The IRA statement did not mention decommissioning. Former IRA Chief of Staff and Westminster MP for mid-Ulster Martin McGuinness did, but only to dismiss it by using the sort of outspoken terms not heard in several years. Over the Easter weekend, speaking before a crowd of about 2,000 people at Glasnevin cemetery in Dublin, he called decommissioning "a farce, an absolute farce" and said that those making the demand "must stop now."

He warned that "the vacuum created by the absence of politics has now emboldened the rejectionists who are only too willing to risk a slide back into conflict."

An Easter statement from the Continuity IRA, which opposes the peace process, seemed to underline McGuinness’s words when it promised that it will continue its struggle to "end English colonization and imperialism in Ireland."

The republican statements were seized upon by David Trimble, the UUP leader, as proof that the IRA had "nothing of substance to offer on Feb. 11 when the institutions were suspended" and that the British government had done the right thing in imposing direct rule.

These and other developments make clear that despite of the government’s best efforts, an important question about the new initiative remains unanswered: Would the IRA be prepared to go back to its Feb. 11 position or something like it?

Given the prevailing consensus in the wake of the Easter statements this does not seem likely. But even if the answer is in the affirmative, would this be enough to enable Trimble to go before his ruling body, the Ulster Unionist Council, and argue for a reinstatement of the institutions of devolved government based on a promise and a timetable but without any decommissioning up front? This would in effect be asking the Unionists to trust the IRA for another two years — under current conditions, an unlikely event.

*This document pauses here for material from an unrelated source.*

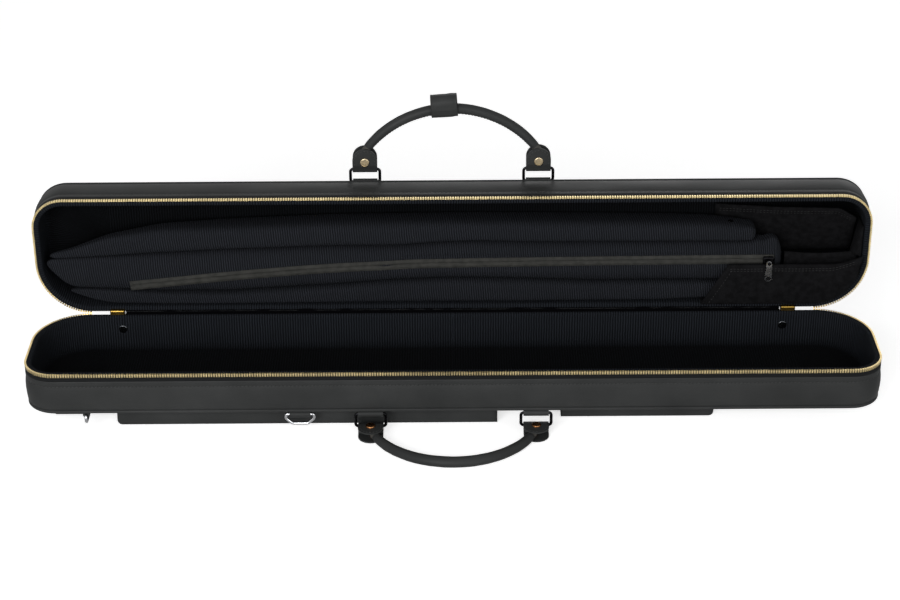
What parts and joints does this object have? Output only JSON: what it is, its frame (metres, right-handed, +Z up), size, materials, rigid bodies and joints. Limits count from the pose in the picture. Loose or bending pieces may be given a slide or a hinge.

To some observers, the republican movement seems to be backing out of the Good Friday Agreement, though still committed to the peace process, as the recent IRA statement made plain. Trimble appears too weak to take risks, especially after he launched a spectacularly badly timed challenge to the Orange Order last weak when he threatened to remove its block vote from the UUC.

A further element of uncertainty has now entered the deliberations of the two governments with the growing speculation that the Northern Ireland secretary of state, Peter Mandelson, will be moved back to London in July in a cabinet reshuffle meant to prepare the Labor Party for the next general election.

Upcoming elections might well define the program not only of the Labor Party but of republicans and Unionists. Sinn Fein’s ard fheis two weeks ago made it clear that its energies are now being transferred to fighting for seats in the Dail and in Westminster. Trimble will be fighting off strong challenges from both his internal and external political Unionist opponents. With their focus fixed on such crucial electoral battles, Unionists and republicans may well be happy enough to let the agreement expire of its own accord rather than undertake a politically risky resuscitation attempts.